In the pre-title sequence we have seen them ordinarily destroy one
unstable planet in Galactic Sector EB2 90 with a chirpy bomb, then simply roll onto the
next potential location. An electronic storm damages the ship somewhat more, activating
the bomb bay systems and bringing out of dock Bomb #20 that is not too pleased about
aborting its one mission in artificial life. Nonetheless, it returns to the bay and the
emergency is over. Pinback feeds the ship's mascot, the only lifeform encountered in
their space travels, a large beach ball with clawed feet, bitter at captivity and equally
out to torment its keeper. The lifeform initiates a deadly game of cat and mouse. When
the bomb leaves the bay for a third time, this time under crews orders, a new deadly
fault occurs and it refuses either detach or halt the countdown. This was a bomb that
when previously told it was summoned in error had responded, "Oh, I don't want to
hear that!" It's not going to take no for an answer now. Doolittle, under the advice
of the dead commander, leaves the craft to talk the bomb out of its suicidal destiny,
with several unexpected results.
Four years in the making, a planet destroying star-ship and the universe
recreated in a garage, Dark Star stands as metaphor for a dysfunctional America, an
insouciant generation, a post-Vietnam country low on morale and a crumbling socio-political
environment, governed from afar by those who don't care, far enough away out of the plan to
constitute making no trouble. It is as relevant now as those making the mint send the grunts
out in the tough conditions to make the tough decisions perhaps not to come back with some
vague idea of making planet Earth a safer place when the threat taken out couldn't be more
remote or phantom. The constricting space, shrinking all of the time, the loss of the
possessions in an accident in their quarters, with nothing but infinity to distract them
has a numbing effect on them. The discovery of a new galaxy is met with ennui, the act of
destroying planets is work-a-day and nothing but threats to their mortality instils action
in them.
The engrossing centrepiece to the film is the lift shaft episode, a
sequence of remarkable ingenuity, that again, must largely be attributable to O'Bannon,
who in his various capacities was responsible for the design, the larger props and plays
the only character on film throughout, the ordeal is his. O'Bannon is on his back through
most of the sequence, the wall clearly shifting between concrete and other textures dependent
on the shot, the only clues to out how it was achieved. It is well storyboarded, manipulating
the garage space to look a considerable length in the edit, the camera is upside down for
some of the shots and when Pinback is trapped in the floor of the lift towards the end of
the sequence, he and the lift body are on their side, with a well-hidden board supporting
his spine and posterior, leaving him sufficient freedom to thrash his legs around. Film
students should be forced to work out the sequence technically and dimensionally, reconstruct
it in storyboard or, better still, in model form, in order to understand the feat, the
inventiveness, the art and illusion of perspective, thereupon to be left in thrall.

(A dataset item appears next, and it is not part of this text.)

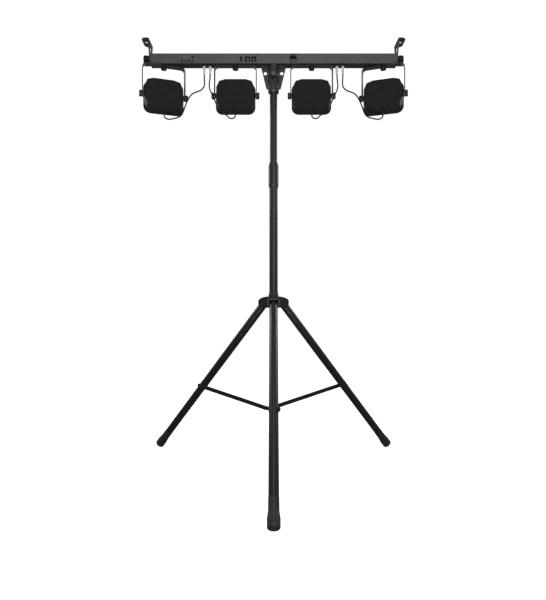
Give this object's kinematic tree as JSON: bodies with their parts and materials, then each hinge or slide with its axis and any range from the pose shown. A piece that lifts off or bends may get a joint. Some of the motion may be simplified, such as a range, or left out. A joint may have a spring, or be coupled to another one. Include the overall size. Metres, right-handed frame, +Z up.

The pre-credit sequence is unusual insomuch as it runs the length it
does. At nine minutes and 35 seconds it is one-eighth of the running time, and would have
provided the first real shock for the audience of the day, agog that they could have failed
to notice that the credits had not yet begun. This is O'Bannon again seemingly, who ran
the pre-credit sequence to his later directorial outing
The Return Of The
Living Dead to a similar length. Many of the crew went on to become directors
in their own right, and in one credit frame we find that the camera assistant is Nick
Castle (director of TAG: The Assassination Game), the associate assistant director
Tom Wallace (Halloween 3: Season Of The Witch) and production assistant, Terence
Winkless (who took charge on the 1989 film, The Nest).
This is a five-star film. Unfortunately, it sits in a two-star package.
Ask a body what they would have liked to have seen as supplementary information, they
would perhaps reply a breakdown of the lift ordeal sequence, in investigation through
storyboards, photographic, diary and scripted evidenced, or a making-of documentary and
commentaries from Carpenter and O'Bannon. None of that, I'm afraid. There is a second
director's cut of the film, which is the film we know only in a shortened form! That
screams of pointlessness and unless you are willing to watch the director's cut in its
entirety there are no shortcuts to determining the difference, as the scene access simply
reverts you to the complete version. The biographies by Robert Ross are brief and John
Carpenter's pages are too obsessed with painting him the in-joke king. There is little
more of any interest.
The picture quality is muted, the colours faded, though this does not
distract from the enjoyment of the film and there was a little bit of stubbornness a few
seconds before the end of one sequence, rescued only by the scene selection, then there
is break-up just before the close of the film; certainly, this may be the review copy
only. In the den, the locker storage facility that had become their sleeping quarters
there are poster pages from the men's magazines on the wall that, in order to grant the
DVD release a PG rating, have been digitally blurred which will not go down well with
anyone wanting the film 100 percent intact. One leaves the disc asking when the special
edition disc can be expected. If already collected on video you might want to wait for
it, if you don't have Dark Star, but know the film, you will likely long to see
the film and want this inferior release anyway.